As Andrew Dismore claimed a victory in excess of 20,000 votes for Labour in Camden and Barnet, Coleman slipped silently out of the count at Alexandra Palace. There were no tantrums or fireworks. Dismore was speaking on the stage and being applauded for succeeding where Nicky Gavron and Lucy Anderson had failed, when all of a sudden Coleman, with his mother, who always attends the election day counts, was away through the Palm Court entrance double doors and gone. There were no words of congratulations for Dismore, no public statement of thanks for his campaign team. The only journalist who saw his Cinderella escape was Karl Mercer from BBC London but Coleman (pictured earlier in the campaign with Phillip Hammond) was in no mood for stopping for interviews.
Bitterness reigns. It is hard to recall a candidate from elections in these parts over the last ten years capable of drawing such lashing dislike from opponents. At the count, you got the impression that people with no affiliate to a political party felt similar bubbling rage and, worst still for Coleman, some of his own Conservative colleagues struggled at times to be enamoured. The grievances were mixed: expenses, parking, Barnet football club, parking, the fire service, parking, parking, parking, parking…
Every pantomime needs a panto villain and this year’s London elections were a pantomime, power cuts and uncounted boxes led to silly delays for a final result in the mayoral battle. Coleman’s sharp tongue, uncompromising style led him to fill that classic panto villain role to many. While it was a fun performance for any journalist wanting an easy story about a councillor saying something outrageous – or at the very least saying something more colourful than his assembly colleagues – grudges built over time with the people who mattered most, the electorate. Bloggers chased him relentlessly and Dismore made special thanks to the online writers who had taken such keen interest as he accepted the applause.

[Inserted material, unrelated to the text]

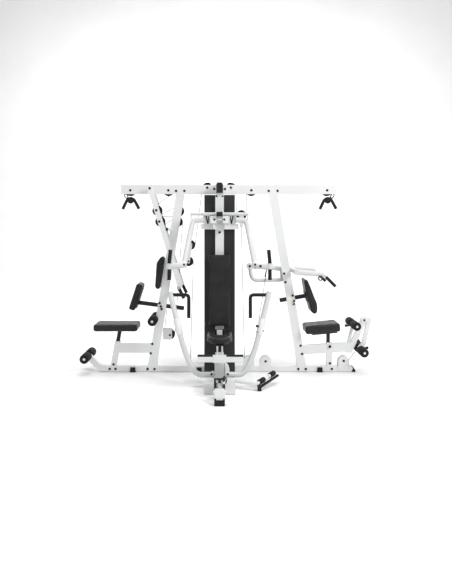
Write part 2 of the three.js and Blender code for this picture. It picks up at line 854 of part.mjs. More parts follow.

The Assembly members are too often anonymous in London. People aren’t really sure what they do. When you go to the Mayor’s Question Time around the boroughs, they can get through a whole session without speaking, like muted quiz show contestants with a broken buzz-in buzzer. That needs to change swiftly and they probably need more power for that to happen. But while others melted into the City Hall wallpaper, Coleman’s reputation spread beyond borough borders. While he was not seen enough in Camden, and he would always remind people that two thirds of his assembly electorate were in Barnet, news of his squabbles and quarrels in Barnet wafted over the whole city.
I actually quite liked the way that he said what he thought and appeared to operate beyond press office rules – journalists like characters, good and bad, rather than those silent also-rans. And if he was rude then so be it – the best way to judge that rudeness was at the ballot box. And look what has happened.
Dismore now has the chance to show how assembly work can count for more, particularly in Camden where there has been a disconnect. He promised to be a ‘street campaigner’ in a way Coleman hadn’t. The question had to be put, however. Was this victory not a pro-Dismore movement but an anti-Coleman one? He said: “No, this is a victory for Labour.”
Nobody wants to deny the man his centre stage moment. He is the man who finally beat Brian Coleman after Labour’s 12 years of trying. He has to have a chance to make good on the promise to help Camden. But when the breakdown of results of what went on in Barnet and Camden, a different story was told than simply one of Labour adulation. While 20,000 more people picked Dismore ahead Coleman across the two London boroughs, over the same constituency and the same electorate 24,000 more people put Boris Johnson down as their first preference for Mayor ahead of Labour’s Ken Livingstone. Ken was said to have his own personality problems with the electorate this time, but Tories had backed away from Coleman here and the indications here are that they can rebound with a different candidate.